States across the country are experiencing problems, said Bill Hammond, senior fellow for health policy at the Empire Center, a New York think tank.
“The whole country has done a terrible job,” Hammond told The Daily Signal in a phone interview. “It is amazing that we can’t move it as fast as it is being produced. A lot of people assumed that Pfizer and Moderna couldn’t keep up with demand. It turns out states can’t keep up with supply.”
Under the Trump administration’s Operation Warp Speed, the federal government distributes vaccines to states, the District, and territories based on population. Their governments are in charge of administering the vaccine.
Some states have insisted that all health care providers, the first group eligible, be vaccinated and the most vulnerable population, the second group eligible, is vaccinated.
“We would rather have some lower-priority individuals get vaccinated along with the high-priority individuals if it makes it go fast and it avoids vaccines sitting on the shelves and, for the love of God, not having that vaccine actually wasted or thrown away because of a failure to administer,” Azar said during the press conference.
The vaccines, given in two doses, must be stored in subzero temperatures.
Other state bottlenecks have resulted from poor data collection and reporting, and an unwillingness to expand vaccination from hospitals to pharmacies, Azar said.
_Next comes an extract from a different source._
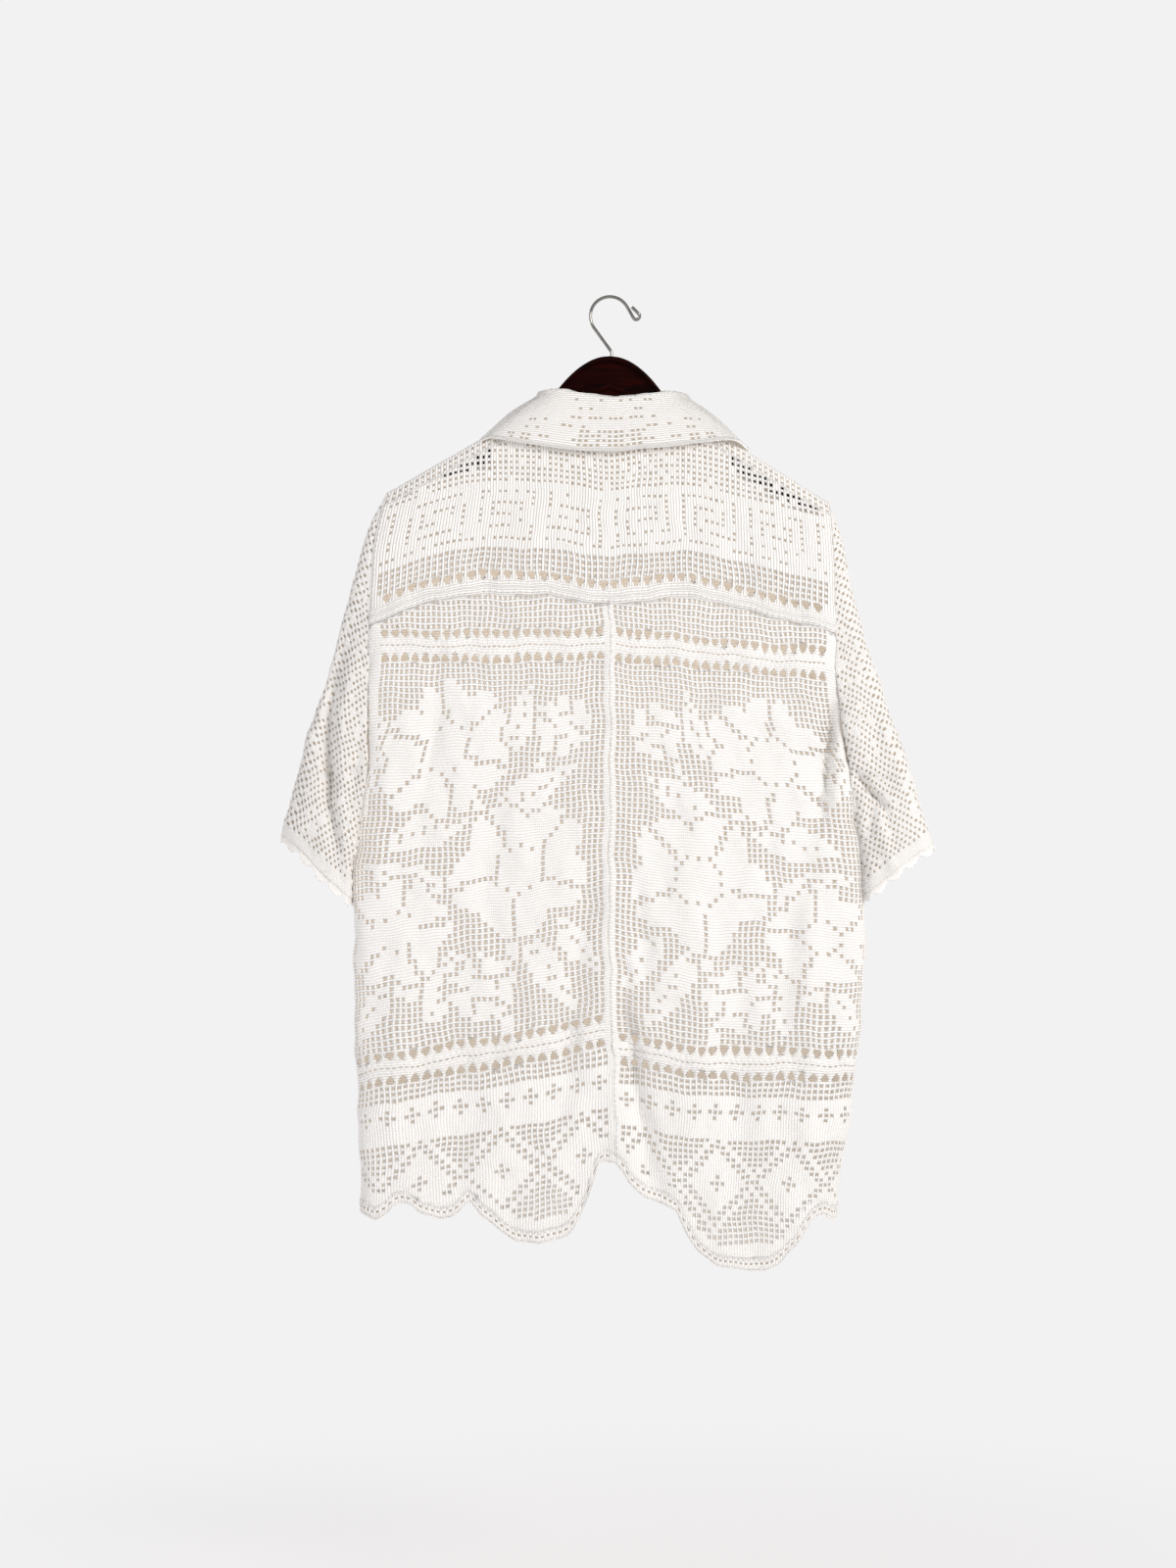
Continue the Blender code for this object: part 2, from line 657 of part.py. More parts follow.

Despite such scolding, the HHS secretary noted that the number of vaccinations is growing:
Over the last several days, we averaged around 700,000 reported vaccinations each day and we are on track to hit 1 million per day in a week to 10 days’ time. We have 9 million first vaccinations given, far more than any Western country. By the end of next week, 95% of long-term care facilities will have had their first visit with vaccine doses. All of this means it’s time to move onto the next phase of the vaccination campaign.
The goal now is maximum execution of vaccine delivery to Americans, said Army Gen. Gustave F. Perna, who has led the mobilization for Operation Warp Speed.
“That is how we are managing the second doses to ensure, first and foremost, it is always available,” Perna told reporters. “But second, we assure the maximum amount of available vaccines are available to the American people every day.”